Earthjustice Calls for Emergency Relisting of Northern Rockies Gray Wolves

Response follows Secretary Haaland op-ed in USA Today


Perry Wheeler, Earthjustice, (202) 792-6211

Earthjustice has called for the emergency relisting of gray wolves in the Northern Rockies in response to the worst persecution of the species the region has seen in a century. The response comes as Interior Secretary Debra Haaland penned an op-ed in USA Today on the value of wolves, while failing to commit concrete actions to protect the species. In the op-ed, Secretary Haaland notes that the agency is “closely monitoring data on wolf populations and will make those determinations if merited using the best available science.”

As Yellowstone celebrates its 150th anniversary, it has seen more than 20 of its wolves killed after they wandered outside of the national park boundary. In Montana, more than 200 wolves have been killed statewide since the hunting and trapping seasons opened in the Fall.
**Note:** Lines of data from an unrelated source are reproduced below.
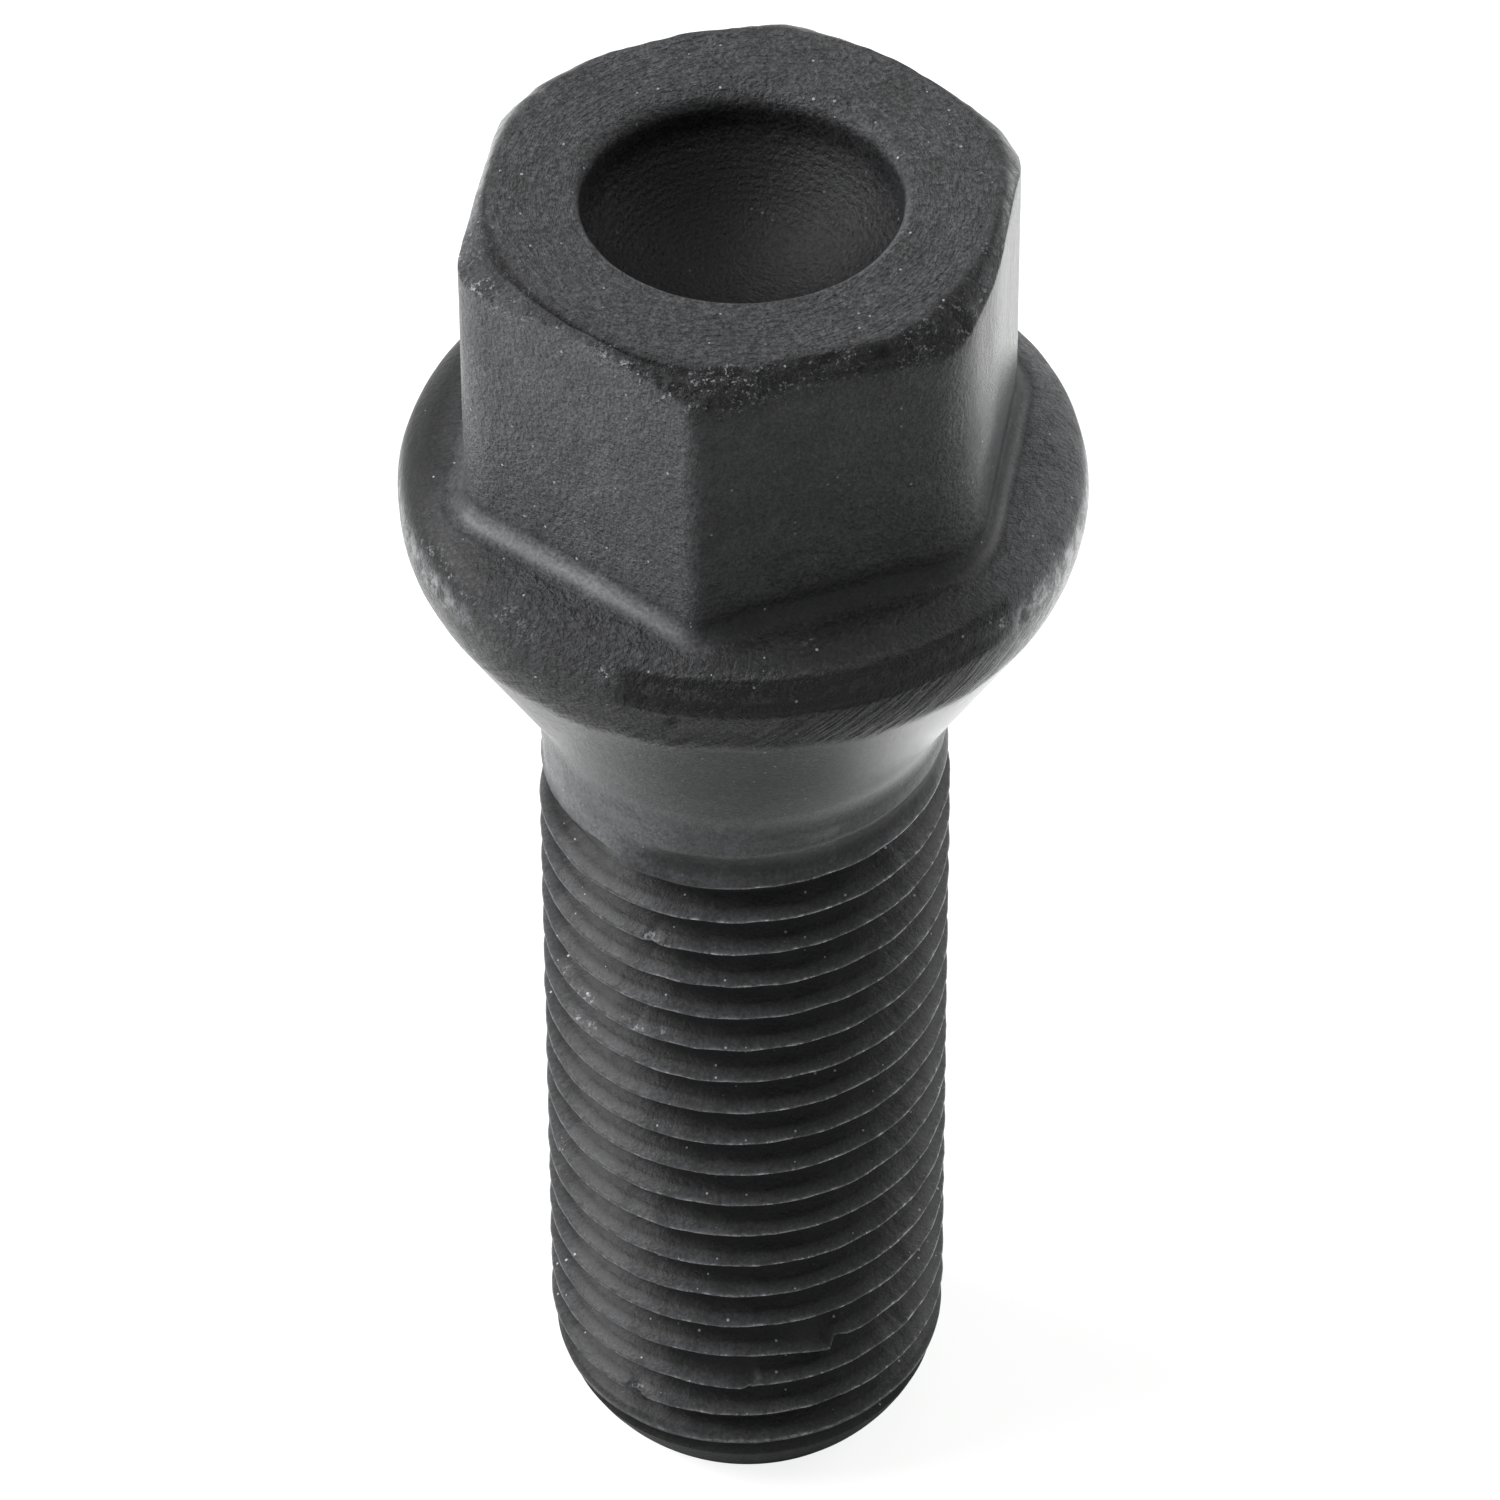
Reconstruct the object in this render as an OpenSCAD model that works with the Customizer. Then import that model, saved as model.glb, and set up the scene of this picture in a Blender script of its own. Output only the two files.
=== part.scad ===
// Wheel bolt with a conical seat, a round flange and a hollowed hexagon head.
// One forged and turned piece. It stands on its flat end face, with its axis along +Z.
// The fine thread is left plain: the shank is a cylinder over the thread's crests.

/* [Thread] */
// Outer diameter over the thread's crests
thread_d = 13.86; // [13.7:0.02:15.9]
// Height above the end face where the thread runs out
thread_end = 28.6; // [16:0.1:31]

/* [Point] */
// Diameter of the flat end face
end_face_d = 10; // [8:0.1:12]
// Height of the rounded point
point_h = 4.3; // [2:0.1:6]

/* [Neck and seat] */
// Diameter of the plain neck between the thread and the seat
neck_d = 13.68; // [12.5:0.02:13.8]
// Height above the end face where the neck meets the seat
shank_l = 33; // [31:0.5:60]
// Radius between the neck and the seat
neck_fillet_r = 1.5; // [0.5:0.1:5]
// Full angle of the conical seat
seat_angle = 60; // [56:1:90]

/* [Flange] */
// Diameter of the flange
flange_d = 22.6; // [22.5:0.1:30]
// Radius of the roll from the seat up to the flange's widest point
roll_r = 4.4; // [1.5:0.1:6]
// Height of the flange's top above its widest point
flange_rise = 1.9; // [1:0.1:2.5]
// Radius of the flange's shoulder above its widest point
shoulder_r = 2.7; // [2.6:0.1:3.2]
// Radius of the edge between the shoulder and the top
rim_edge_r = 0.6; // [0.2:0.1:0.8]

/* [Head] */
// Width of the hexagon across its flats
hex_af = 17; // [15.5:0.1:17]
// Height of the hexagon above the flange
hex_h = 10.3; // [8:0.1:16]
// Radius of the hexagon's upright corners
corner_r = 1.5; // [0.3:0.1:3]
// Turn of the hexagon about the axis
hex_turn = -9.3; // [-30:0.1:30]
// Radius of the blend between the hexagon and the flange
blend_r = 0.55; // [0.2:0.05:0.55]
// Diameter of the flat top inside the chamfer
top_face_d = 16.4; // [13:0.1:16.5]
// Slope of the top chamfer below the horizontal
chamfer_angle = 38; // [10:1:45]

/* [Recess] */
// Diameter of the recess in the head
recess_d = 10.35; // [8:0.05:12]
// Depth of the recess's straight wall
recess_wall = 1.5; // [0.6:0.1:6]
// Depth of the bowl-shaped floor below the straight wall
bowl_depth = 3.45; // [1:0.05:3.9]
// Radius of the recess's rounded mouth
mouth_r = 0.35; // [0.1:0.05:0.5]

/* [Hidden] */
$fn = 96;
// What a cut or a foot reaches past the face that it meets
over = 0.5;
// What an arc is drawn larger by, so that it crosses the lines it runs into
seam = 0.002;
thread_r = thread_d / 2;
neck_r = neck_d / 2;
flange_r = flange_d / 2;
recess_r = recess_d / 2;
half_seat = seat_angle / 2;
// Radius of the arc that leaves the end face and runs tangent into the thread
point_step = thread_r - end_face_d / 2;
point_r = (point_h * point_h + point_step * point_step) / (2 * point_step);
// The seat ends where the roll's arc leaves it, along the seat's own slope
roll_foot_r = flange_r - roll_r * (1 - cos(half_seat));
roll_foot_z = shank_l + (roll_foot_r - neck_r) / tan(half_seat);
rim_z = roll_foot_z + roll_r * sin(half_seat);
flange_top = rim_z + flange_rise;
head_top = flange_top + hex_h;
// Length of a flat between its rounded corners, and the corners' own centres
flat_l = (hex_af - 2 * corner_r) / sqrt(3);
corner_centre = (hex_af / 2 - corner_r) / cos(30);
// Radius and centre of the sphere that shapes the recess's floor
bowl_r = (recess_r * recess_r + bowl_depth * bowl_depth) / (2 * bowl_depth);
bowl_centre = bowl_r - bowl_depth - recess_wall;

// Half section of the rounded point, up into the thread
module point_section() {
    intersection() {
        translate([thread_r - point_r, point_h]) circle(point_r + seam);
        square([thread_r, point_h + over]);
    }
    square([thread_r - point_r, point_h + over]);
}

// Half section of the thread, the neck and the seat
module shank_section() {
    polygon([
        [0, point_h],
        [thread_r, point_h],
        [thread_r, thread_end],
        [neck_r, thread_end + thread_r - neck_r],
        [neck_r, shank_l],
        [roll_foot_r, roll_foot_z],
        [0, roll_foot_z]
    ]);
}

// Half section of the fillet that fills the corner between the neck and the seat
module neck_fillet() {
    run = neck_fillet_r * tan(half_seat / 2);
    difference() {
        polygon([
            [neck_r - run, shank_l - run],
            [neck_r, shank_l - run],
            [neck_r + run * sin(half_seat), shank_l + run * cos(half_seat)],
            [neck_r - run, shank_l + run * cos(half_seat)]
        ]);
        translate([neck_r + neck_fillet_r, shank_l - run]) circle(neck_fillet_r + seam);
    }
}

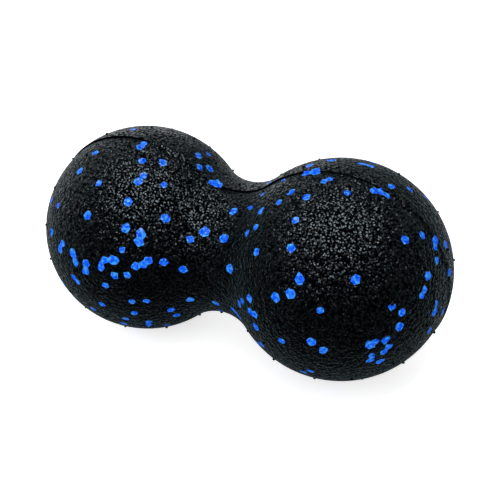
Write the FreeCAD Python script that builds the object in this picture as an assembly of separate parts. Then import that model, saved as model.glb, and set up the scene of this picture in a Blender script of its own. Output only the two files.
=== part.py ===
import FreeCAD, Part
import math
import os

# A peanut massage ball: two balls and the waist between them, moulded in one piece from
# expanded foam beads, and solid all the way through. X runs along it and Z is up. The
# origin is on the surface that it lies on, under the middle of the waist.
# Lengths are in millimetres and angles in degrees.

# The peanut
BALL_RADIUS = 40.0
BALL_SPACING = 80.0
WAIST_BLEND_RADIUS = 22.0

# The parting line, where the two halves of the mould met. It runs lengthwise all the way
# round. The back half stands proud of the front half there, and its top leans forwards.
PARTING_STEP = 0.6
PARTING_LEAN = 9.0

# The vent pips, which the mould's steam holes leave, in rows round the long axis. The
# phase is how far the first pip of a row stands past the parting line, as a share of the
# distance between two pips of that row. It keeps every pip off the line.
PIP_WIDTH = 1.2
PIP_HEIGHT = 0.55
PIP_ROOT = 1.0
PIP_SIDES = 6
PIP_SPACING = 15.0
PIP_PHASE = 0.22

ORIGIN = FreeCAD.Vector(0, 0, 0)
ALONG = FreeCAD.Vector(1, 0, 0)
UP = FreeCAD.Vector(0, 0, 1)
FULL_TURN = 360
HALF_TURN = 180
QUARTER_TURN = 90

# The waist's arc touches both balls. Its centre stands this far from the long axis, and
# a ball's radius through the point of contact makes this angle with the axis.
HALF_SPACING = BALL_SPACING / 2
BLEND_HEIGHT = math.sqrt((BALL_RADIUS + WAIST_BLEND_RADIUS) ** 2 - HALF_SPACING**2)
BLEND_ANGLE = math.degrees(math.atan2(BLEND_HEIGHT, HALF_SPACING))

# Lengths along the profile, from the widest place of a ball to the point of contact, to
# the middle of the waist and to the tip
TO_CONTACT = BALL_RADIUS * math.radians(QUARTER_TURN - BLEND_ANGLE)
TO_WAIST = TO_CONTACT + WAIST_BLEND_RADIUS * math.radians(QUARTER_TURN - BLEND_ANGLE)
TO_TIP = BALL_RADIUS * math.radians(QUARTER_TURN)


def on_arc(centre_x, centre_z, radius, angle):
    """The point of an arc in the upright lengthwise plane, at an angle from +X."""
    turn = math.radians(angle)
    x = centre_x + radius * math.cos(turn)
    z = centre_z + radius * math.sin(turn)
    return FreeCAD.Vector(x, 0, z)


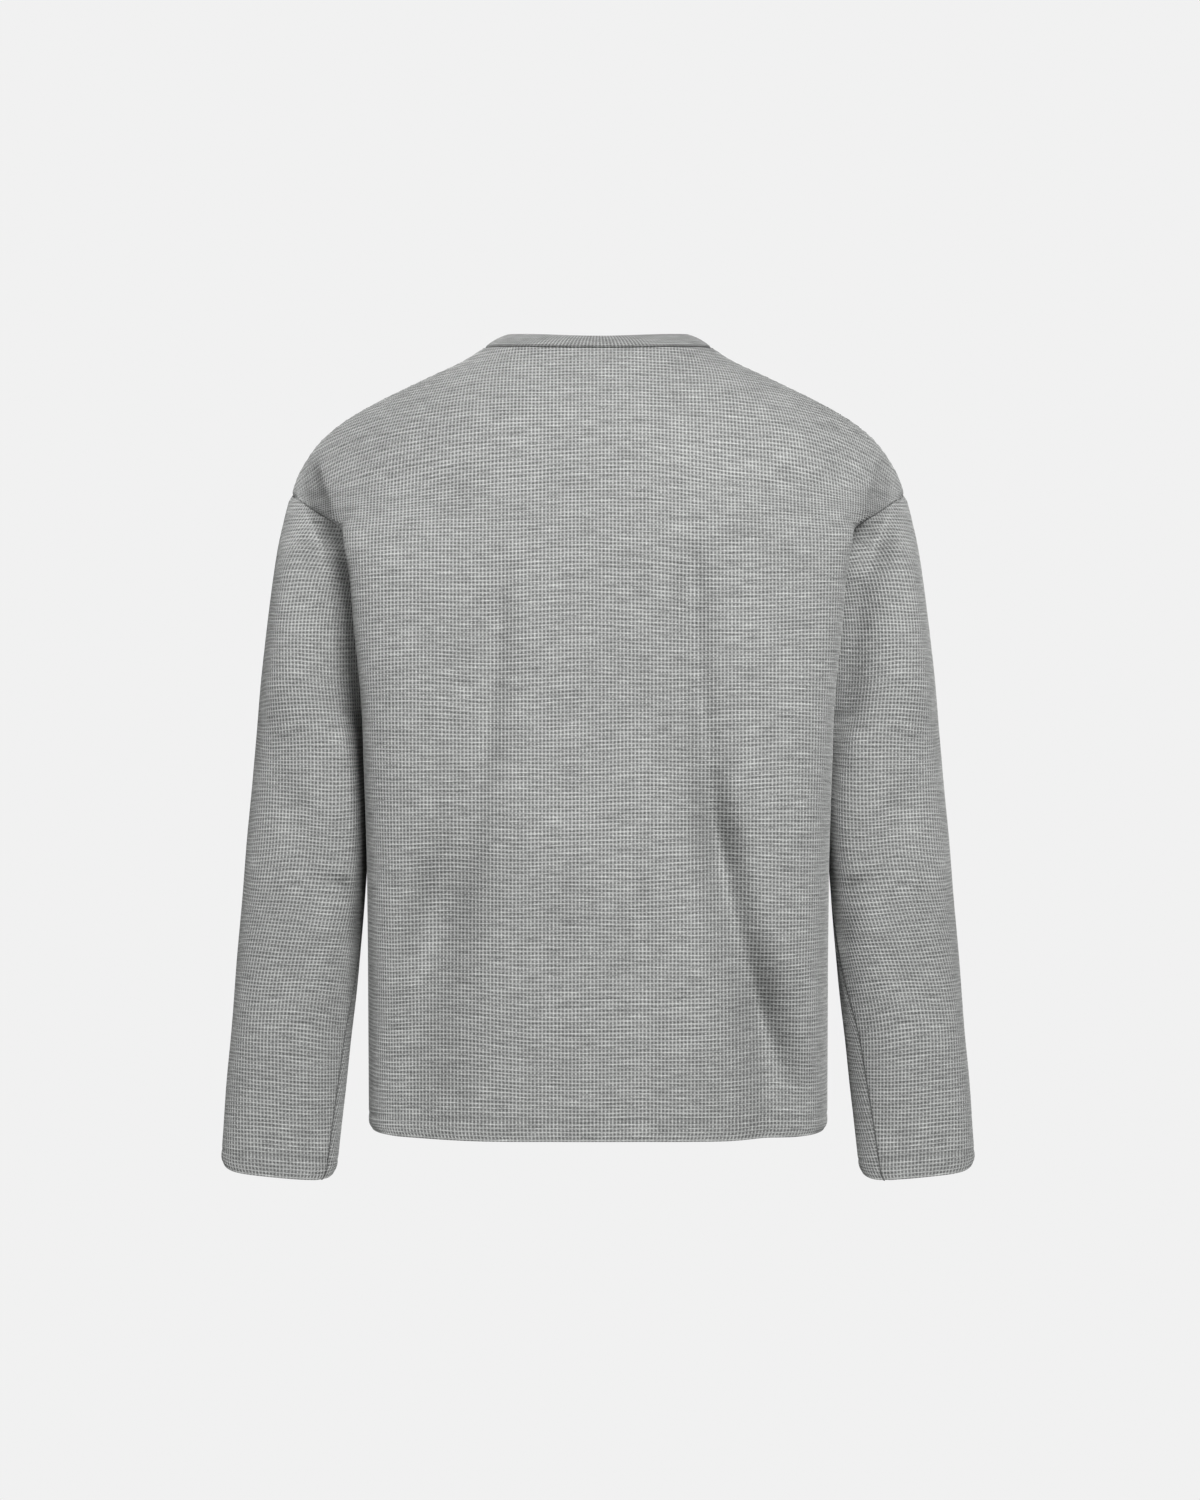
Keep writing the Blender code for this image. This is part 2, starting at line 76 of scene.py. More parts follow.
# How many points curves are sampled at
ARC_POINTS = 90
NECK_POINTS = 500
ARMHOLE_POINTS = 700
EDGE_POINTS = 900
# Directions that cross less than this are taken as parallel
PARALLEL = 0.02
# Corners that round to the same step of 1/40 mm are one
MERGE_STEPS = 40
# The share of the way to a cut edge that is still inside it
INSIDE = 0.9999
# How much of the map for baking a piece fills, and the margin it leaves
BAKE_FILL, BAKE_MARGIN = 0.98, 0.01
log = logging.getLogger("thermal_top")


class Side(Enum):
    """Which way a panel faces along Y."""

    BACK = 1.0
    FRONT = -1.0


class Hand(Enum):
    """Which arm a sleeve is on, as the sign of its X."""

    LEFT = 1.0
    RIGHT = -1.0


class Hang(NamedTuple):
    """How far the courses hang down at a panel's sewn edges, at one height."""

    height: float
    drop: float


@dataclass(frozen=True)
class Section:
    """Half a level section of the torso: the flank where it turns and the edge that is sewn.

    Angles are of the path: 0 runs outward, 90 runs to the middle plane, more folds back under.
    """

    height: float
    flank_x: float
    flank_y: float
    flank_angle: float
    edge_x: float
    edge_y: float
    edge_angle: float
    fullness: float = 1.0


@dataclass(frozen=True)
class Tube:
    """Half a level section of the sleeve: outer line, deepest point and the edge's angle."""

    height: float
    outer_x: float
    top_x: float
    top_y: float
    top_angle: float
    inner_x: float
    end_angle: float
    fullness: float = 1.0


Row = TypeVar("Row", Section, Tube)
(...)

In Idaho, thirteen conservation groups filed suit in December, arguing that continued wolf trapping also captures, injures, and kills non-target grizzly bears and Canada lynx, which are federally protected species. In July 2021, Idaho expanded the wolf trapping danger to grizzly bears by establishing a permanent wolf-trapping season on private property across the state, eliminating limits on the number of wolves one person can kill, and providing financial incentives for wolf killing by increasing wolf bounties and introducing state-sponsored, private-contractor killing of wolves.

Nationally, Earthjustice has challenged the Trump administration delisting of the gray wolf, which left management of the population to individual states. Federal protections for wolves in the Northern Rockies (Idaho, Montana, Wyoming, eastern Washington, eastern Oregon, and north-central Utah) have been removed in the past decade through a combination of administrative and legislative actions.

“Secretary Haaland must take immediate action to restore protections for gray wolves in the Northern Rockies,” said Jenny Harbine, managing attorney of Earthjustice’s Northern Rockies office. “This region has embraced anti-wolf laws and extreme killing practices not seen in a century. The time for action is now, not when it is too late for the species. The federal government’s decisions to leave wolf management to the Northern Rockies states was premised on those states utilizing sound science. The U.S. Fish and Wildlife committed to consider relisting if the wolf population became threatened either by low numbers or changes to state laws and management objectives that significantly increase the threat to the wolf population. The policies that Idaho, Wyoming, and Montana have put in place are meant to drastically reduce the species and they must be stopped. We can no longer manage wolf populations under outdated and insufficient recovery standards. It is time to replace obsolete thinking about the bare minimum number of wolves for species survival with a positive vision of wolves’ natural role in our ecosystem.”